Fix 1: Move Non-Critical Operations to a Queue

import { Queue } from 'bull'

const emailQueue = new Queue('emails', { redis: process.env.REDIS_URL })
const analyticsQueue = new Queue('analytics', { redis: process.env.REDIS_URL })
const webhookQueue = new Queue('webhooks', { redis: process.env.REDIS_URL })

// ❌ Before: synchronous chain blocks user response
async function createOrder(data: CreateOrderDto) {
  const order = await db.createOrder(data)
  await emailService.sendConfirmation(order)      // 200ms — blocks
  await analyticsService.trackPurchase(order)     // 150ms — blocks
  await webhookService.notifyIntegrations(order)  // 300ms — blocks
  return order  // User waits 650ms+ for non-critical operations
}

// ✅ After: queue non-critical work
async function createOrder(data: CreateOrderDto) {
  const order = await db.createOrder(data)

  // Fire and forget — non-critical operations go to queues
  await Promise.all([
    emailQueue.add('order-confirmation', { orderId: order.id }),
    analyticsQueue.add('purchase', { orderId: order.id }),
    webhookQueue.add('order-created', { orderId: order.id }),
  ])

  return order  // User gets response in ~20ms (just the DB write)
}

// Workers handle the async work
emailQueue.process('order-confirmation', async (job) => {
  const order = await db.getOrder(job.data.orderId)
  await emailService.sendConfirmation(order)
})

Fix 2: Saga Pattern for Multi-Step Transactions

// For complex multi-step operations that need coordination:
// Use a saga — a sequence of local transactions linked by events

class CreateOrderSaga {
  async start(data: CreateOrderDto) {
    const sagaId = uuid()

    // Step 1: Create order (compensating action: cancel order)
    const order = await orderService.createPending(data, sagaId)

    // Publish event to start next step
    await eventBus.publish('order.created', { orderId: order.id, sagaId })
    return order  // Return immediately — saga continues asynchronously
  }
}

// Each step subscribes to the previous step's event
eventBus.on('order.created', async ({ orderId, sagaId }) => {
  try {
    await inventoryService.reserve(orderId)
    await eventBus.publish('inventory.reserved', { orderId, sagaId })
  } catch {
    // Compensate: cancel the order
    await eventBus.publish('saga.compensate', { sagaId, step: 'inventory' })
  }
})

eventBus.on('inventory.reserved', async ({ orderId, sagaId }) => {
  try {
    await paymentService.charge(orderId)
    await eventBus.publish('payment.completed', { orderId, sagaId })
  } catch {
    await eventBus.publish('saga.compensate', { sagaId, step: 'payment' })
  }
})

Fix 3: Bulkhead Pattern — Isolate Failures

// Separate thread pools per downstream service so one slow service
// doesn't exhaust threads needed for other services

import { Pool } from 'generic-pool'

// Each service gets its own connection pool with bounded concurrency
const userServicePool = createPool({
  create: () => new UserServiceClient(),
  destroy: (c) => c.close(),
  max: 10,  // max 10 concurrent calls to user-service
  min: 2,
})

const paymentServicePool = createPool({
  max: 5,   // payment is more sensitive — limit concurrency
  min: 1,
})

// Now payment slowness only affects the 5 payment threads
// Other 10 user-service threads are unaffected

Sync vs Async Decision Tree

Q: Does the user need the result to continue their task?
  YESSynchronous call is appropriate
  NOUse a queue

Q: Can we accept eventual consistency?
  YESAsync event
  NOSynchronous with circuit breaker + fallback

Q: Is this operation critical to the main transaction?
  YESInclude in same transaction or use saga
  NOQueue it as a side effect

Conclusion

Synchronous calls are appropriate when the user genuinely needs the result to continue.
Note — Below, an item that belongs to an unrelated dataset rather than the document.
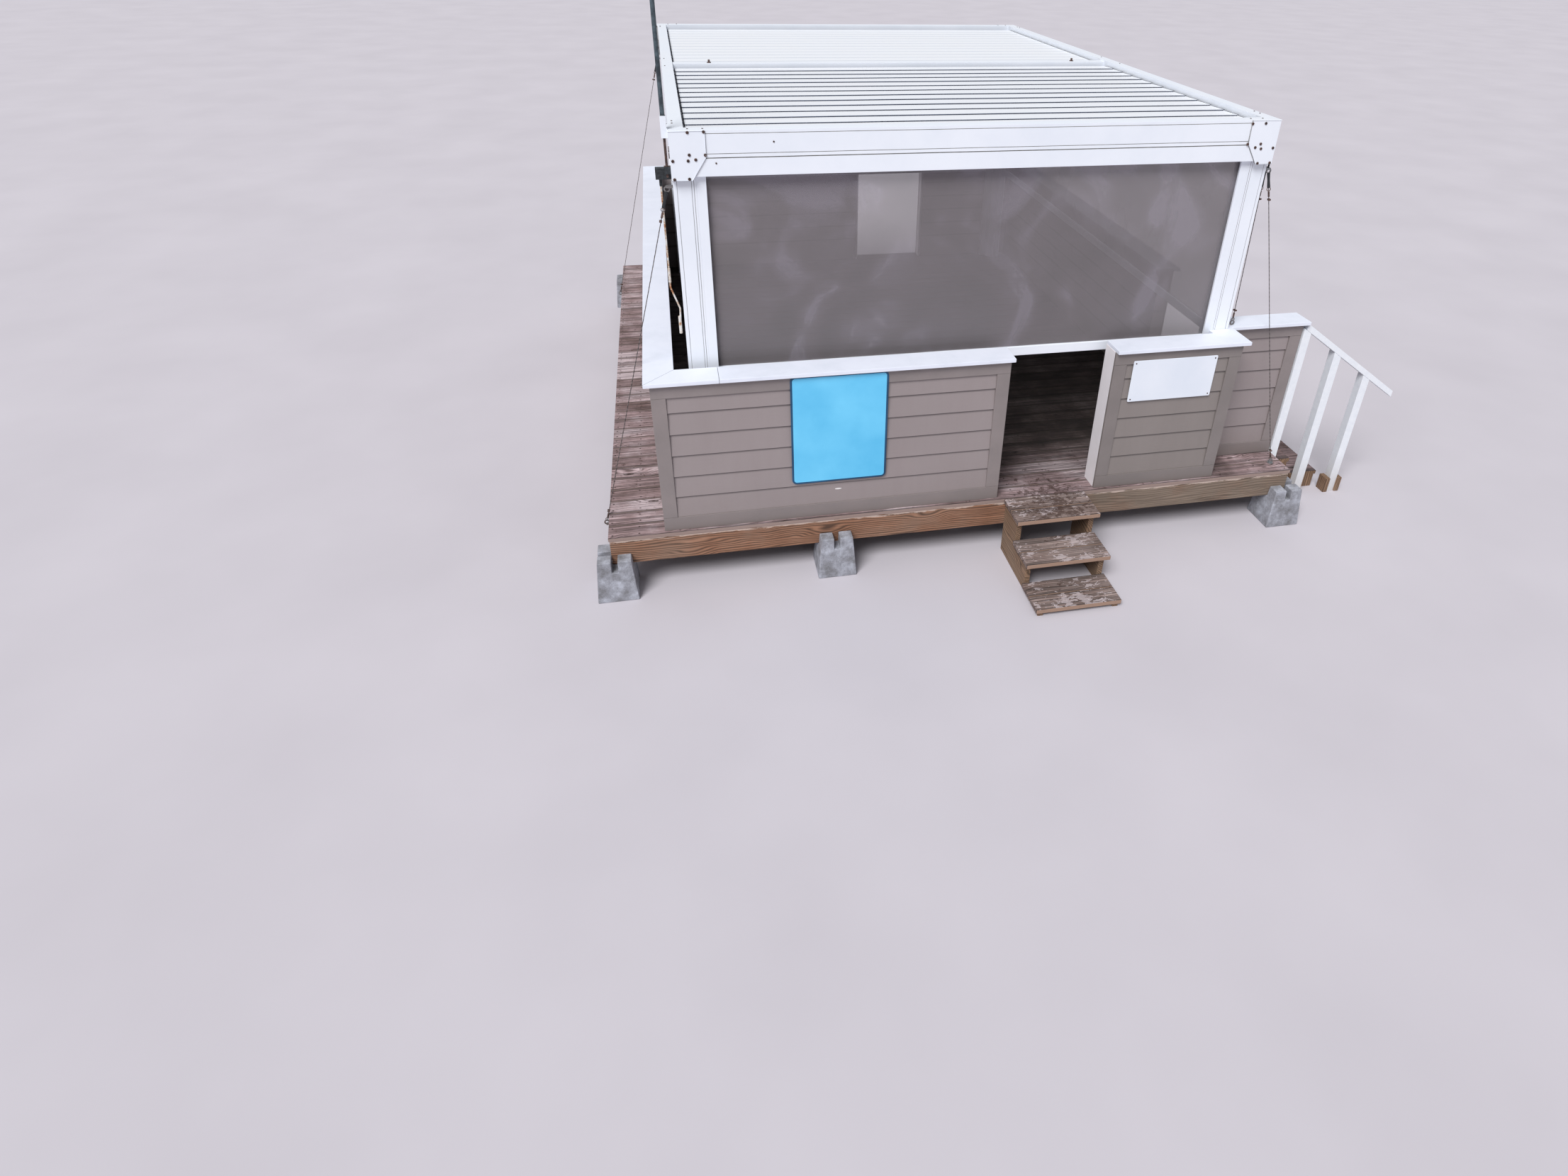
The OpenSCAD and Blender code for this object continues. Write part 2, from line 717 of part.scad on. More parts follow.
module shade_bars() {
    color(white) {
        for (m = [0, 1]) mirror([0, m, 0]) block([-end_shade_x, end_shade_x],
            [post_front + shade_plane - bar_t / 2, post_front + shade_plane + bar_t / 2], [bar_bottom, bar_top]);
        for (m = [0, 1]) mirror([m, 0, 0])
            block([-post_outer + shade_plane - bar_t / 2, -post_outer + shade_plane + bar_t / 2],
                [-side_shade_y, side_shade_y], [bar_bottom, bar_top]);
    }
}

// One louvre with a pin at each end, its front edge raised by tilt
module louvre(y, tilt) {
    color(white) translate([0, y, louvre_z]) rotate([-tilt, 0, 0]) {
        along_x(-louvre_len / 2, louvre_len) polygon(louvre_section);
        for (m = [0, 1]) mirror([m, 0, 0]) translate([louvre_len / 2, 0, 0]) rotate([0, 90, 0])
            cylinder(r = pin_r, h = louvre_end_gap + pin_seat);
    }
}

// Crank rod for the louvres, hooked to a small gear box under the left beam
crank_off = crank_reach + 20;
crank_x = -half_w - crank_off;
crank_y = -half_d + post_inset + post_w * 0.57;
gear_h = 60;
gear_w = 44;
gear_half = 25;
socket_h = 40;
sleeve_h = 85;
sleeve_up = 33;
grip_h = 110;
grip_r = 9;
crank_back = 7;
module crank_handle() {
    gear_low = beam_bottom - gear_h / 2;
    points = [[crank_x, crank_y, gear_low - socket_h / 2], [crank_x, crank_y, deck_h + crank_elbow_h],
              [crank_x + crank_reach, crank_y, deck_h + crank_knee_h],
              [crank_x + crank_reach - crank_back, crank_y, deck_h + crank_foot_h]];
    color(steel) {
        block([crank_x - gear_half, -half_w - plate_t], [crank_y - gear_w / 2, crank_y + gear_w / 2],
            [gear_low, gear_low + gear_h]);
        rod([crank_x, crank_y, gear_low - socket_h], [crank_x, crank_y, gear_low + 5], 8);
        for (i = [0:2]) rod(points[i], points[i + 1], crank_d / 2);
        for (i = [1, 2]) translate(points[i]) sphere(crank_d / 2, $fn = 16);
        translate(points[1] + [0, 0, sleeve_up]) cylinder(d = crank_d * 1.5, h = sleeve_h);
        translate(points[3] - [0, 0, 2]) cylinder(r = grip_r, h = grip_h);
    }
}

// Mast on the outside of the front left corner: a tube in a collar above the beam, whose thinner foot
// runs down through a second bracket
collar_h = 65;
spigot_d = 14;
module mast() {
    foot = beam_bottom - plate_drop + 10;
    collar_z = beam_top + 5;
    grip = mast_d / 2 + 4;
    color("#4f5d6b") translate([mast_x, mast_y, 0]) {
        translate([0, 0, collar_z]) cylinder(d = mast_d, h = deck_h + mast_top - collar_z);
        translate([0, 0, deck_h + mast_top]) cylinder(d1 = mast_d + 8, d2 = mast_d - 6, h = 18, $fn = 24);
        translate([0, 0, foot]) cylinder(d = spigot_d, h = collar_z + 10 - foot);
    }
    color(white) {
        block([mast_x - grip, mast_x + grip], [mast_y - grip, mast_y + grip], [collar_z, collar_z + collar_h]);
        block([mast_x - grip, -half_w - plate_t], [mast_y - grip, mast_y + grip], [beam_top - 45, collar_z]);
        block([mast_x - grip, -half_w - plate_t], [mast_y - grip, mast_y + grip], [foot + 20, foot + 60]);
    }
}

// Stays from the post heads to the deck and the wing wall, each with eyes at both ends
function post_eye(sx, sy) = [sx * (half_w + stay_out), sy * (half_d - post_inset - 20), stay_z];
stays = [
    [post_eye(-1, -1), [rim_left - rim_eye_out, -half_d + front_anchor_in, rim_eye_z]],
    [post_eye(-1, 1), [rim_left - rim_eye_out, half_d - rear_anchor_in, rim_eye_z]],
    [post_eye(1, 1), [rim_right + rim_eye_out, half_d - rear_anchor_in, rim_eye_z]],
    [post_eye(1, -1) + [0, eye_spread, 0], [half_w + cap_anchor_out, wing_front + cap_anchor_in, cap_z + cap_t + eye_up]],
    [post_eye(1, -1), [rim_right - deck_anchor_in, -half_d - deck_anchor_out, deck_h + eye_up]]];

module stay(a, b) {
    reach = (b - a) * eye_r / norm(b - a);
    rod(a + reach, b - reach, wire_d / 2);
    eye(a);
    eye(b);
    block(a[0] < 0 ? [a[0] - 4, -half_w] : [half_w, a[0] + 4], [a[1] - 12, a[1] + 12], [a[2] + 8, a[2] + 20]);
}

module stay_wires() {
    color(steel) {
        for (s = stays) stay(s[0], s[1]);
        for (i = [0:2]) let (p = stays[i][1])
            block(p[0] < 0 ? [p[0] - 4, rim_left] : [rim_right, p[0] + 4], [p[1] - 10, p[1] + 10],
                [p[2] - 18, p[2] - 10]);
        let (p = stays[3][1]) translate([p[0], p[1], cap_z + cap_t]) cylinder(r = 4, h = 6);
        let (p = stays[4][1]) translate([p[0], p[1], deck_h]) cylinder(r = 20, h = 6);
    }
}

deck_blocks();
rim_joists();
deck_joists();
deck_floor();
front_step_sides();
front_step_treads();
side_stair();
side_rail_posts();
side_handrail();
front_wall_left();
front_wall_right();
wing_wall();
left_wall();
right_wall();
rear_wall();
trim_boards();
front_caps();
side_caps();
door_jambs();
wall_studs();
pergola_posts();
shade_guides();
end_beams();
side_beams();
middle_beam();
corner_plates();
front_shade();
back_and_side_shades();
shade_bars();
crank_handle();
mast();
stay_wires();
for (i = [1:louvre_n])
    louvre(front_louvre_y(i), front_tilt);
for (i = [1:louvre_n])
    louvre(back_louvre_y(i), back_tilt);
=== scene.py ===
"""Beach attendants' hut: a raised timber deck with lap-sided half walls, and a white louvred pergola
with mesh shades standing on it. Metres; X runs right along the front, Y to the back, Z is up."""
import json
import math
import random

import bmesh
import bpy
from mathutils import Matrix, Vector

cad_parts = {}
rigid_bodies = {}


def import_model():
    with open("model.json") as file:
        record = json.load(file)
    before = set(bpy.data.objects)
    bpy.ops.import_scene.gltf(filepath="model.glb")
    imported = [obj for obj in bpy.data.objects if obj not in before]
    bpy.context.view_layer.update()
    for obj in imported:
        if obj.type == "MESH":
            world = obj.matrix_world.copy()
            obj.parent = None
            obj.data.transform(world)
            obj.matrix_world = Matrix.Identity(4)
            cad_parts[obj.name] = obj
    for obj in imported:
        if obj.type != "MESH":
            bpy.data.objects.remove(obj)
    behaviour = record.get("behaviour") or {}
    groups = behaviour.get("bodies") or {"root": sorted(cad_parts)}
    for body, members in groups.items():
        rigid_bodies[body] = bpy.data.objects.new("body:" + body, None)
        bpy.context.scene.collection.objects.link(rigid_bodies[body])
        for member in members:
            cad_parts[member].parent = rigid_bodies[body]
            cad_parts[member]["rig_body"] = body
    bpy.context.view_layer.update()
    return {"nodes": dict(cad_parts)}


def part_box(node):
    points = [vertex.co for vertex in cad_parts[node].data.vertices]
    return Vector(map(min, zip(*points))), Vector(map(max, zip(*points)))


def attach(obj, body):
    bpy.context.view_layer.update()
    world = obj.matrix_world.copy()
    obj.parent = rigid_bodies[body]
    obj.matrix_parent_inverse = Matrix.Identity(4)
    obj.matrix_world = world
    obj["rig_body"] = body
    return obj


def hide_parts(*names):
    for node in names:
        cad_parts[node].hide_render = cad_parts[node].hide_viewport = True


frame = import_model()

bpy.ops.object.select_all(action="DESELECT")


# Camera. It stands where the photograph was taken from: in front of the hut's left corner, about a
# metre above the beams, looking down over the front with a wide lens.
camera = bpy.data.objects.new("camera", bpy.data.cameras.new("camera"))
bpy.context.scene.collection.objects.link(camera)
camera.matrix_world = Matrix(((0.97724, 0.08677, -0.19360, -1.8450),
                              (-0.21060, 0.50708, -0.83577, -7.6400),
                              (0.02566, 0.85752, 0.51381, 3.9660),
                              (0, 0, 0, 1)))
camera.data.lens = 21.144
camera.data.sensor_width = 36
camera.data.shift_x = -0.0588
camera.data.shift_y = -0.0859
camera.data.clip_end = 600
bpy.context.scene.camera = camera


# Deck blocks. Cast concrete pier blocks with four horns, set loose on the ground under the rims and
# joists. Made in a mould, so the arrises are blunt, and the grey is mottled, pitted and stained.
def srgb(code):
    """A screen colour such as #c0ffee as linear red, green, blue and 1."""
    parts = [int(code[i:i + 2], 16) / 255 for i in (1, 3, 5)]
    return [c / 12.92 if c <= 0.04045 else ((c + 0.055) / 1.055) ** 2.4 for c in parts] + [1]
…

For everything else — emails, notifications, analytics, webhooks, search indexing, third-party integrations — a queue is better. The user gets a faster response, your system is more resilient (a slow email provider can't slow down checkout), and failed operations can be retried automatically. Start by auditing every synchronous call in your critical path and asking "does the user actually need this right now to continue?" For most side effects, the answer is no.